Consider a prefab home
Prefabricated homes have come a long way, baby! Whether you’re thinking about new construction or building an addition to your home, prefab just might be the way to go, if you’re looking to save a buck [source: Garskof]. Modern prefabricated homes can be well-built, energy-efficient, and sometimes downright stunning. Companies like Method Homes or Rocio Romero offer high-end prefabs that look great and can save you money over new construction. Depending on where you live, you might be able to build with reclaimed shipping containers. A large part of construction costs are for framing and enclosing the structure, and shipping containers essentially allow you to skip a lot of those steps. The trick with a shipping container project is to find a contractor who knows how to work with them and making sure your area’s building codes allow you to use them.
Build during off season
We broke ground on our addition in late February, which means we were getting quotes and talking to contractors beginning in mid-December and through early January. One contractor flat out told us that by getting quotes now, he’d be able to get lower prices from his subcontractors, because winter is a slow time for the construction industry. Like many industries, the construction business has busy and slow times each year.

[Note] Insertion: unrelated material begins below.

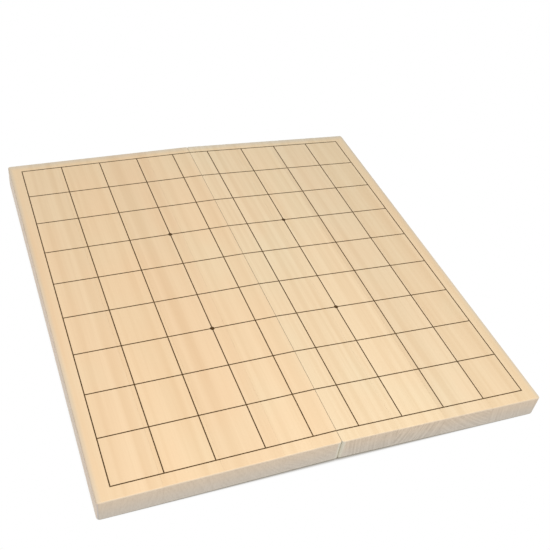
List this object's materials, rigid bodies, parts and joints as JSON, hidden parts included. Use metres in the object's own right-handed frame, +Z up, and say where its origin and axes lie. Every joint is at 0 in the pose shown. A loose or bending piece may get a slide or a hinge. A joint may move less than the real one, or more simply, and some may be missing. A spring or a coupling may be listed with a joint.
{
  "type": "shogi board",
  "caption": "Folding wooden shogi board with a ruled playing grid on top, hinged along the middle so that the halves fold underside to underside.",
  "frame": {"origin": "on the table under the middle of the fold, with the board lying open", "axes": "+X across the fold towards the right half, +Y along the fold and the long sides, +Z up from the table"},
  "size_m": [0.3348, 0.365, 0.022],
  "materials": {
    "wood": "fine straight-grained pale softwood, edge-glued staves, thin satin coat",
    "ink": "thin film of dark brown-black lacquer",
    "brass": "satin brass, lightly worn"
  },
  "bodies": {
    "left_half": {"left_stave_1": "wood", "left_stave_2": "wood", "left_stave_3": "wood", "left_stave_4": "wood", "left_grid_lines": "ink", "front_hinge_left_leaf": "brass", "front_hinge_left_screw_1": "brass", "front_hinge_left_screw_2": "brass", "front_hinge_left_screw_3": "brass", "back_hinge_left_leaf": "brass", "back_hinge_left_screw_1": "brass", "back_hinge_left_screw_2": "brass", "back_hinge_left_screw_3": "brass", "front_hinge_pin": "brass", "back_hinge_pin": "brass"},
    "right_half": {"right_stave_1": "wood", "right_stave_2": "wood", "right_stave_3": "wood", "right_stave_4": "wood", "right_grid_lines": "ink", "front_hinge_right_leaf": "brass", "front_hinge_right_screw_1": "brass", "front_hinge_right_screw_2": "brass", "front_hinge_right_screw_3": "brass", "back_hinge_right_leaf": "brass", "back_hinge_right_screw_1": "brass", "back_hinge_right_screw_2": "brass", "back_hinge_right_screw_3": "brass"}
  },
  "joints": [
    {"name": "fold", "type": "hinge", "parent": "left_half", "child": "right_half", "pos_m": [0, 0, 0.0019], "axis": [0, 1, 0], "range_deg": [0, 178.4]}
  ]
}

You can save between 4 and 5 percent by starting your project when contractors tend to be slow — right after Christmas. On a more seasonal project, like a roof, you can save as much as 10 percent by doing the work in the winter. Not only can you save money, but you’ll get better service from your contractors during the off season. Since contractors are less busy, they have more time to meet with you, answer your questions, and go through those budgets line by line to see where you can save some cash.